> _Work to be completed_:
Only the lines from the first one through the line with "return np.stack((out *" should be printed, exactly as they appear.

Entries taken from a collection:

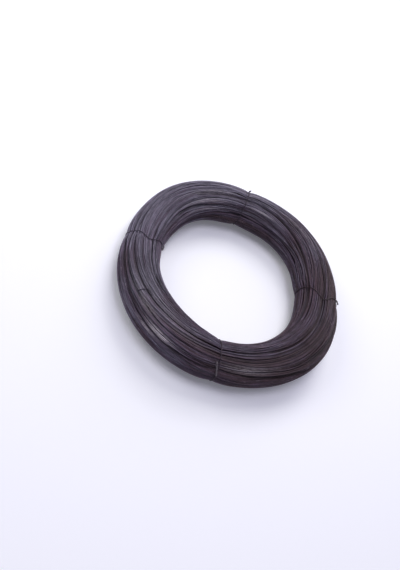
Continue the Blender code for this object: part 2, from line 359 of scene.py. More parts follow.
def on_section(theta, phi, stand_off):
    """Points at theta and phi, stand_off outside the bundle's smooth envelope.

    The envelope is an ellipse in the plane through the axis, carried round the axis.
    """
    theta, phi = np.asarray(theta, float), np.asarray(phi, float)
    centre, height, half_width, half_height = section(theta)
    out = centre + (half_width + stand_off) * np.cos(phi)
    up = height + (half_height + stand_off) * np.sin(phi)
    around = swayed(theta, phi)
    return np.stack((out * np.cos(around), out * np.sin(around), up + 0 * around), -1)


def swing(theta, rest):
    """How far round the section the lay has swung at theta, for turns that rest at rest."""
    half_turn = (rest % TURN) / pi
    across = np.sin(pi * np.minimum(half_turn, 1) ** LAY_SWING_SKEW) ** 2
    return LAY_SWING * across * np.cos(theta - LAY_SWING_AT)


STATION_ANGLES = evenly(STATIONS)
REST_ANGLES = evenly(RESTS)
# Metres along the section for each radian of phi, as a mean over the bundle
ARC = float((sum(section(STATION_ANGLES)[2:]) / 2).mean())


def rest_of(theta, phi):
    """The rest angle of the turn that the swing brings to phi, by repeated correction."""
    rest = phi
    for _ in range(REST_STEPS):
        rest = phi - swing(theta, rest)
    return rest


def furrow_run(furrow, fade):
    """A furrow's rest angle at every station, and its strength there, from 0 to 1.

    Past its ends it keeps its last rest angle while the strength fades out.
    """
    theta, phi = np.radians(np.array(furrow.line, float)).T
    middle = (theta[0] + theta[-1]) / 2
    around = middle + angle_between(STATION_ANGLES, middle)
    inside = np.minimum(around - theta[0], theta[-1] - around)
    strength = np.clip(1 + inside / fade, 0, 1)
    return np.interp(around, theta, rest_of(theta, phi)), strength**2 * (3 - 2 * strength)


def smoothed(field, over_theta, over_phi):
    """field blurred by a Gaussian of these widths in radians, round the coil and the section."""
    stations, steps = field.shape
    round_coil = np.fft.fftfreq(stations, 1 / stations)[:, None] * over_theta
    round_section = np.fft.fftfreq(steps, 1 / steps) * over_phi
    keep = np.exp(-(round_coil**2 + round_section**2) / 2)
    return np.fft.ifft2(np.fft.fft2(field) * keep).real


def all_furrows(rng):
    """The furrows of the table, the plain ones and the slight ones."""
    furrows = list(FURROWS)
    for n in range(PLAIN_FURROWS):
        phi = share_of(PLAIN_BETWEEN, (n + 0.5) / PLAIN_FURROWS)
        start = 360 * (STEP_ON * n % 1)
        end = start + share_of(PLAIN_LENGTH, 2 * STEP_ON * n % 1)
        depth = share_of(PLAIN_DEPTH, 3 * STEP_ON * n % 1)
        furrows.append(Furrow(depth, ((start, phi), (end, phi))))
    low, high = SLIGHT_BETWEEN
    for n in range(SLIGHT_FURROWS):
        start, length = rng.uniform(0, 360), rng.uniform(*SLIGHT_LENGTH)
        phi = low + (high - low) * (n + rng.uniform(0.1, 0.9)) / SLIGHT_FURROWS
        ends = phi + SLIGHT_SLANT * rng.uniform(-0.5, 0.5, 3)
        line = tuple(zip(start + length * np.array((0, 0.5, 1)), ends))
        furrows.append(Furrow(rng.uniform(*SLIGHT_GAP), line))
    return furrows


def lay_fields(furrows, rng):
    """The lay over stations and rest angles: bend, opening and hold.

    bend moves the turns beside a furrow so that they run along it: it is the mean of the
    furrows' own bends, each weighted by a bell of the distance from it. opening parts the turns
    on either side of a furrow. hold says how firmly furrows keep the turns there, from 0 to 1.
    """
    bend = np.zeros((STATIONS, RESTS))
    opening = np.zeros_like(bend)
    weight = np.full_like(bend, LOOSE)
    for furrow in furrows:
        rests, strength = furrow_run(furrow, FURROW_FADE)
        rest = (rests * strength).sum() / strength.sum()
        off = angle_between(REST_ANGLES, rest)
        near = bell(off / FURROW_HOLD) * strength[:, None]
        bend += near * (rests - rest)[:, None]
        weight += near
        _, open_here = furrow_run(furrow, FURROW_CLOSE)
        side = np.tanh(off / FURROW_EDGE) * bell(off / FURROW_SHOULDER)
        opening += side * open_here[:, None] * furrow.gap / 2 / ARC
    hold = np.clip(weight - LOOSE, 0, 1)
    drift = smoothed(rng.normal(size=bend.shape), *DRIFT_OVER)
    bend = smoothed(bend / weight, *BEND_SMOOTH) + DRIFT * drift / drift.std() * (1 - hold)
    return bend, opening, hold


def at_rest(field, rest):
    """field read at each station's rest angle, linearly between the steps of the lay."""
    place = (rest % TURN) / TURN * RESTS
    low = np.floor(place).astype(int)
    part = place - low
    rows = np.arange(STATIONS)
    return field[rows, low % RESTS] * (1 - part) + field[rows, (low + 1) % RESTS] * part


def rests_of_layer(bend, follow, phase):
    """Rest angles of one layer's turns: a pitch apart where the lay spreads them most.

    Each turn takes up a pitch at the stations where the lay is widest, so that it leaves no
    gap there, and lies closer to its neighbours, or under them, elsewhere.
    """
    shift = bend * follow + swing(STATION_ANGLES[:, None], REST_ANGLES)
    spread = (np.roll(shift, -1, 1) - np.roll(shift, 1, 1)) / 2 * RESTS / TURN
    widest = 1 + np.clip(np.percentile(spread, WIDEST, axis=0), 0, None)
    share = np.concatenate(([0], np.cumsum(widest)))
    count = int(share[-1] * TURN / RESTS * ARC / PITCH)
    steps = (np.arange(count) + phase) / count * share[-1]
    return np.interp(steps, share, np.arange(RESTS + 1) * TURN / RESTS)


def bands_of(count, rng):
    """Numbers from 0 to count, cut into runs of BAND_TURNS."""
    cuts = np.cumsum(rng.integers(*BAND_TURNS, size=count))
    return np.split(np.arange(count), cuts[cuts < count])


def wander(rng, amplitude):
    """A smooth closed stray over the stations, of a few waves with random phases."""
    stray = np.zeros(STATIONS)
    for n, degrees in BAND_WAVES:
        size = amplitude * radians(degrees) * rng.normal()
        stray += size * np.sin(n * STATION_ANGLES + rng.uniform(0, TURN))
    return stray


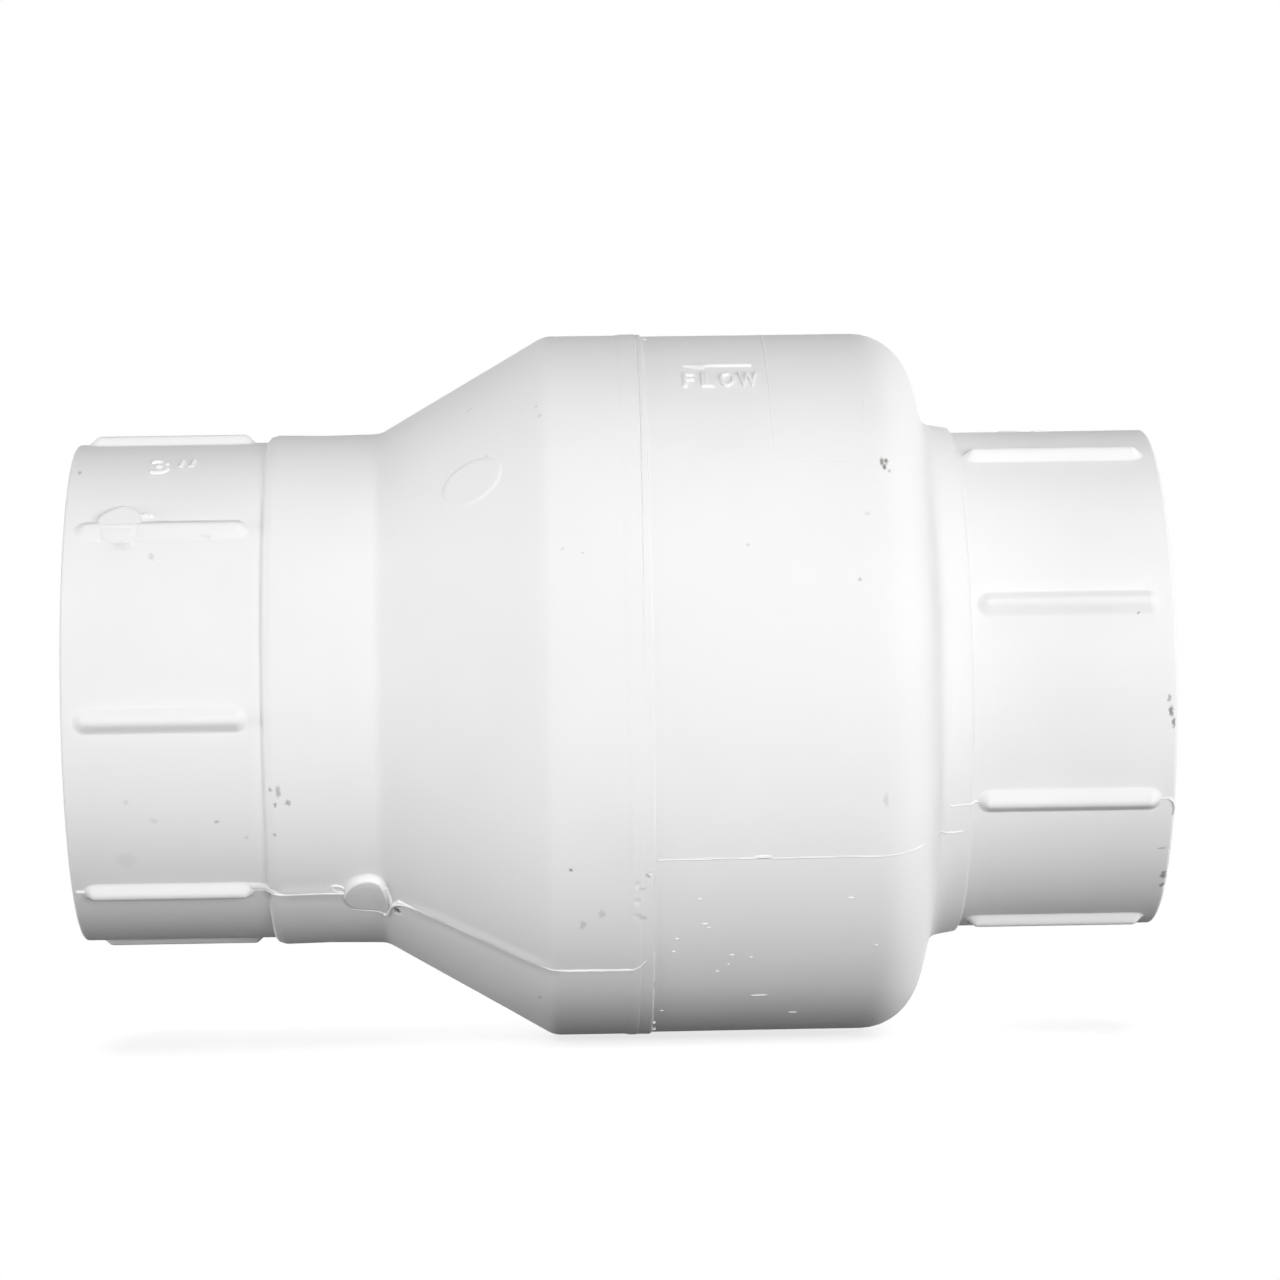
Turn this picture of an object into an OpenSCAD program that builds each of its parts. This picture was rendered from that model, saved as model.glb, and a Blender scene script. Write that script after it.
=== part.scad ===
// Spring non-return valve with a solvent socket at each end and two body halves spun together.
// The pipe runs along X: x = 0 is the outlet mouth, and liquid flows from the inlet towards -X.
// Profiles are drawn as [radius, distance from the outlet mouth] and revolved about the pipe axis.

/* [Pipe sockets] */
// Outside diameter of the pipe that the sockets take
pipe_d = 88.9; // [87:0.1:91]
// Wall of that pipe, which the ports are matched to
pipe_wall = 5.5; // [5:0.1:6]
// Difference in diameter between a socket and the pipe
socket_play = 0.1; // [0.1:0.05:0.5]
// Depth of each socket, from its mouth to its pipe stop
socket_depth = 47.6; // [42:0.1:56]
// Wall of each socket
socket_wall = 5.9; // [5.5:0.1:6.5]
// Rounding of the rim, inside and outside
rim_round = 0.4; // [0.2:0.1:0.8]
// Thickness of the stop that the outlet pipe butts against
stop_t = 4.4; // [3:0.1:8]

/* [Socket ribs] */
// Number of grip ribs around each socket
rib_count = 8; // [4:1:12]
// Width of a rib
rib_w = 4.2; // [3:0.1:6]
// Height of a rib above the socket
rib_h = 1.5; // [1:0.1:2]
// Bare length between a rib and the rim
rib_margin = 3.1; // [2:0.1:6]
// Bare length between a rib and the neck or collar
rib_gap = 3.2; // [2:0.1:6]
// Turn of the ribs on the outlet socket, below the front
outlet_rib_turn = 6; // [0:0.5:45]
// Turn of the ribs on the inlet socket, below the front
inlet_rib_turn = 28.4; // [0:0.1:45]

/* [Body shell] */
// Outside diameter of the valve chamber
body_d = 142.3; // [139:0.1:148]
// Wall of the chamber, the cone and the neck
shell_wall = 6.5; // [5.5:0.1:7]
// Height of the neck above the outlet socket
neck_step = 1.4; // [1:0.1:2]
// How far the neck slims at its waist
neck_waist = 0.2; // [0:0.1:0.6]
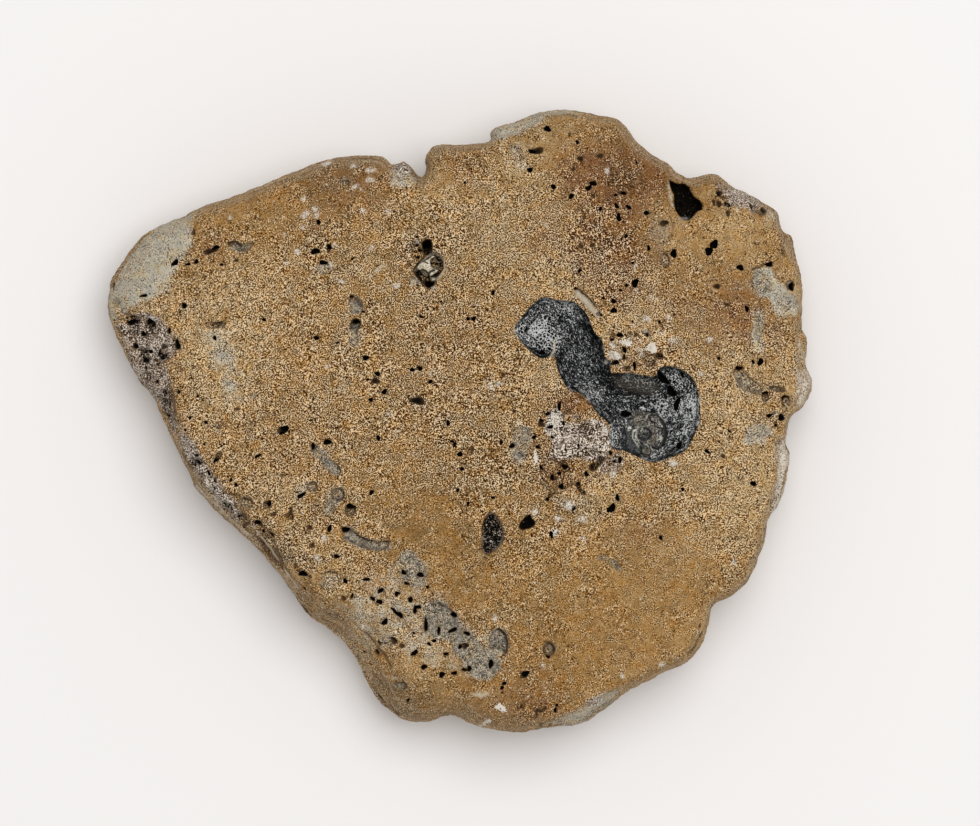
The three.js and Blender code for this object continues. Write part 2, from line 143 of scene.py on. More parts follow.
# Pits and worn runs with a drawn outline: (depth in mm, width of the wall in mm, outline). The
# sharpest come first.
VUGS = [
    (4.5, 0.6, [(668, 181), (676, 184), (684, 184), (689, 188), (690, 192), (694, 198), (699, 201),
                (702, 205), (702, 211), (697, 212), (693, 217), (688, 222), (683, 221), (678, 217),
                (674, 211), (673, 204), (673, 196), (670, 189)]),
    (2.2, 0.7, [(489, 511), (495, 513), (501, 521), (504, 532), (504, 539), (498, 548), (489, 554),
                (483, 553), (481, 546), (482, 538), (481, 529), (483, 520)]),
    (3.0, 0.5, [(525, 516), (530, 513), (532, 518), (536, 521), (534, 526), (528, 529), (522, 530),
                (518, 527), (520, 521)]),
    (2.6, 0.6, [(421, 244), (423, 241), (427, 239), (431, 240), (433, 244), (433, 250), (432, 255),
                (428, 258), (424, 257), (422, 251)]),
    (1.1, 1.0, [(410, 246), (414, 240), (420, 240), (423, 250), (424, 257), (418, 262), (411, 258)]),
    (2.2, 0.5, [(413, 270), (418, 262), (426, 256), (434, 252), (440, 254), (444, 261), (444, 270),
                (438, 279), (434, 287), (429, 290), (422, 285), (416, 278)]),
    (1.2, 0.7, [(641, 358), (646, 354), (653, 354), (657, 359), (655, 364), (650, 368), (644, 364)]),
    (1.9, 0.4, [(653, 357), (656, 353), (661, 353), (663, 357), (660, 360), (655, 359)]),
    (1.6, 0.4, [(291, 506), (294, 507), (293, 512), (295, 517), (294, 520), (290, 519), (288, 516),
                (285, 514), (289, 512)]),
    (1.5, 0.4, [(553, 442), (558, 445), (562, 439), (566, 439), (562, 445), (560, 449), (555, 446)]),
    (1.9, 0.5, [(588, 467), (590, 463), (595, 462), (597, 457), (602, 455), (606, 458), (602, 464),
                (598, 467), (595, 471), (590, 471)]),
    (1.6, 0.4, [(575, 481), (580, 481), (581, 488), (586, 491), (585, 495), (580, 493), (577, 489),
                (574, 484)]),
    (1.5, 0.4, [(621, 368), (625, 366), (631, 365), (630, 369), (630, 373), (627, 375), (624, 371)]),
    (1.2, 1.2, [(122, 318), (135, 314), (150, 314), (160, 317), (170, 330), (180, 341), (180, 348),
                (172, 353), (167, 362), (158, 366), (156, 376), (146, 370), (136, 352), (124, 334)]),
    (1.0, 1.2, [(160, 380), (168, 378), (175, 392), (178, 412), (176, 432), (168, 428), (163, 402)]),
    (0.8, 1.2, [(178, 436), (190, 440), (212, 470), (232, 496), (248, 516), (240, 524), (222, 504),
                (202, 478), (184, 452)]),
    (0.9, 1.0, [(252, 518), (262, 520), (276, 538), (284, 560), (290, 574), (276, 566), (262, 548)]),
    (0.35, 1.0, [(372, 560), (402, 548), (424, 566), (436, 590), (462, 606), (476, 626), (508, 628),
                 (512, 646), (500, 676), (478, 682), (452, 668), (420, 674), (384, 668), (362, 640),
                 (366, 604)]),
    (0.7, 0.5, [(426, 604), (440, 600), (454, 612), (461, 628), (448, 638), (432, 630), (426, 616)]),
    (0.6, 0.5, [(448, 632), (466, 628), (478, 640), (493, 652), (500, 668), (486, 678), (470, 670),
                (452, 648)]),
    (1.2, 0.6, [(490, 630), (498, 627), (504, 631), (508, 643), (506, 653), (502, 651), (497, 645),
                (490, 646), (487, 640)]),
    (1.0, 0.7, [(345, 527), (350, 527), (360, 535), (370, 539), (380, 541), (391, 540), (389, 548),
                (378, 551), (365, 548), (355, 544), (343, 538)]),
    (1.0, 0.8, [(733, 368), (738, 365), (742, 371), (748, 378), (755, 383), (763, 388), (760, 394),
                (750, 394), (741, 390), (735, 382), (731, 373)]),
    (0.9, 0.6, [(228, 243), (236, 241), (242, 245), (247, 243), (255, 244), (251, 249), (244, 253),
                (236, 251), (230, 248)]),
    (1.1, 0.8, [(428, 600), (436, 600), (446, 606), (457, 614), (455, 619), (446, 616), (434, 612),
                (428, 607)]),
    (0.5, 1.2, [(566, 396), (575, 394), (588, 400), (596, 409), (600, 420), (585, 420), (570, 417),
                (562, 408)]),
    (0.9, 1.6, [(537, 438), (548, 440), (553, 450), (553, 459), (566, 460), (580, 458), (586, 470),
                (580, 482), (562, 490), (550, 486), (543, 472), (539, 454)]),
    (0.7, 0.7, [(310, 443), (317, 443), (326, 455), (338, 463), (342, 471), (337, 477), (330, 474),
                (320, 460), (311, 450)]),
    (0.9, 0.6, [(746, 198), (752, 190), (754, 200), (757, 214), (749, 212)]),
]
SHARP_VUGS = VUGS[:15]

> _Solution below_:
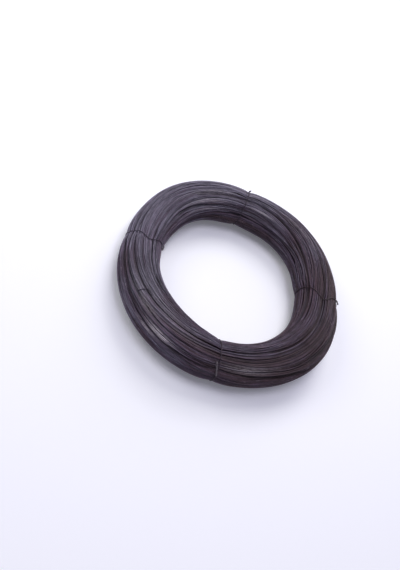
Continue the Blender code for this object: part 2, from line 359 of scene.py. More parts follow.
def on_section(theta, phi, stand_off):
    """Points at theta and phi, stand_off outside the bundle's smooth envelope.

    The envelope is an ellipse in the plane through the axis, carried round the axis.
    """
    theta, phi = np.asarray(theta, float), np.asarray(phi, float)
    centre, height, half_width, half_height = section(theta)
    out = centre + (half_width + stand_off) * np.cos(phi)
    up = height + (half_height + stand_off) * np.sin(phi)
    around = swayed(theta, phi)
    return np.stack((out * np.cos(around), out * np.sin(around), up + 0 * around), -1)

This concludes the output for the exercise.